Prima considerazione. D’Antoni decide di partire (e di riproporre nei momenti cruciali della partita, vedi terzo quarto) l’assetto con il doppio playmaker, cercando da un lato di sfruttare la propensione a far canestro di Steve Nash, garantendo difensivamente una maggior copertura su Parker, dirottando Blake sulle sue piste e lasciando il canadese in marcatura su Green.
Scelta che non definirei fallita, ma che purtroppo comunque non ha funzionato. Blake difatti non ha arginato come avrebbe dovuto l’avversario francese (nonostante il tutt’altro che positivo 6/15 messo a referto da Parker) ed ha più volte accentrato il gioco nelle sue mani (39 minuti in campo, 5-13 al tiro), prendendosi responsabilità anche in momenti in cui sarebbe stato più saggio affidarsi a giocatori con più qualità ed esperienza. Nash d’altra parte non ha pagato il dividendo sperato offensivamente. Ha stretto i denti, segnando 16 punti, ma non è riuscito a tenere in vita i Lakers nel decisivo terzo quarto.
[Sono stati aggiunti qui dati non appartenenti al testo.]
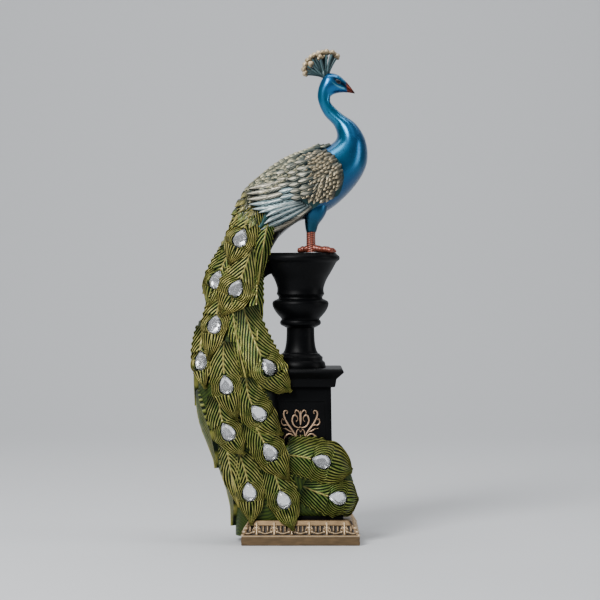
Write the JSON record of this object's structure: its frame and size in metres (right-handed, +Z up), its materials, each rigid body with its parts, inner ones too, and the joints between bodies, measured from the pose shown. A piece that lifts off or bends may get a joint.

Seconda considerazione, la totale assenza d’impatto dalla panchina. Tolti i 6 punti di un Jamison che ha cercato in alcuni momenti di dare la scossa, non è arrivato nulla “from the bench”, disponendo di una rotazione ridotta all’osso ed avendo schierato tutti i “pezzi grossi” in quintetto (molto in ombra la prova di Clark, il sui -16 di Plus/Minus in soli 11 minuti di utilizzo spiega molto più di qualsiasi commento). Contro una squadra che raccoglie ben 36 punti dai giocatori che entrano a gara in corso, queste cose le paghi a caro prezzo (non a caso lo strappo decisivo lo ha dato Ginobili, ritrovatosi accoppiato con un Meeks in palesi difficoltà).
Terza considerazione, i lunghi. Potevano e dovevano essere l’unico punto di forza dei losangelini, ma tolta la copertura a rimbalzo (44 quelli catturati dai gialloviola contro i 43 presi da Duncan e compagni) poco è stato il loro reale impatto offensivo, soprattutto da parte di Howard. Non ingannino le cifre che lo vedono come miglior realizzatore della partita con i suoi 20 punti ed un buon 66% dal campo.
In realtà pesano molto di più le 4 palle perse e tutte le volte in cui servito in post non è riuscito ad avere il sopravvento di uno Splitter poco incivo in attacco, ma molto utile difensivamente. Aggiungendo alle sue anche i 6 palloni persi da Gasol ci si rende facilmente conto di come la costruzione del gioco fosse stata demandata nelle mani dei due lunghi, i quali soltanto in rarissime occasioni (a memoria ne ricordo soltanto 2) sono riusciti a sfruttare quel gioco alto/basso che sulla carta poteva mettere in grosse difficoltà gli Spurs.
A tutto questo potremmo aggiungere il gap generale tra le palle perse dalle 2 squadre, i punti che ne sono scaturiti o i canestri segnati in contropiede. La bilancia continuerà sempre a pendere dalla parte dei texani. Insomma, in questi 3 giorni il lavoro per coach D’Antoni ed il suo staff dovrà essere totale se vorrà cercare quantomeno di impensierire il collega plurititolato che siede sull’altra panchina. Ad oggi sembra una missione impossibile, staremo a vedere se Mike riuscirà nel miracolo.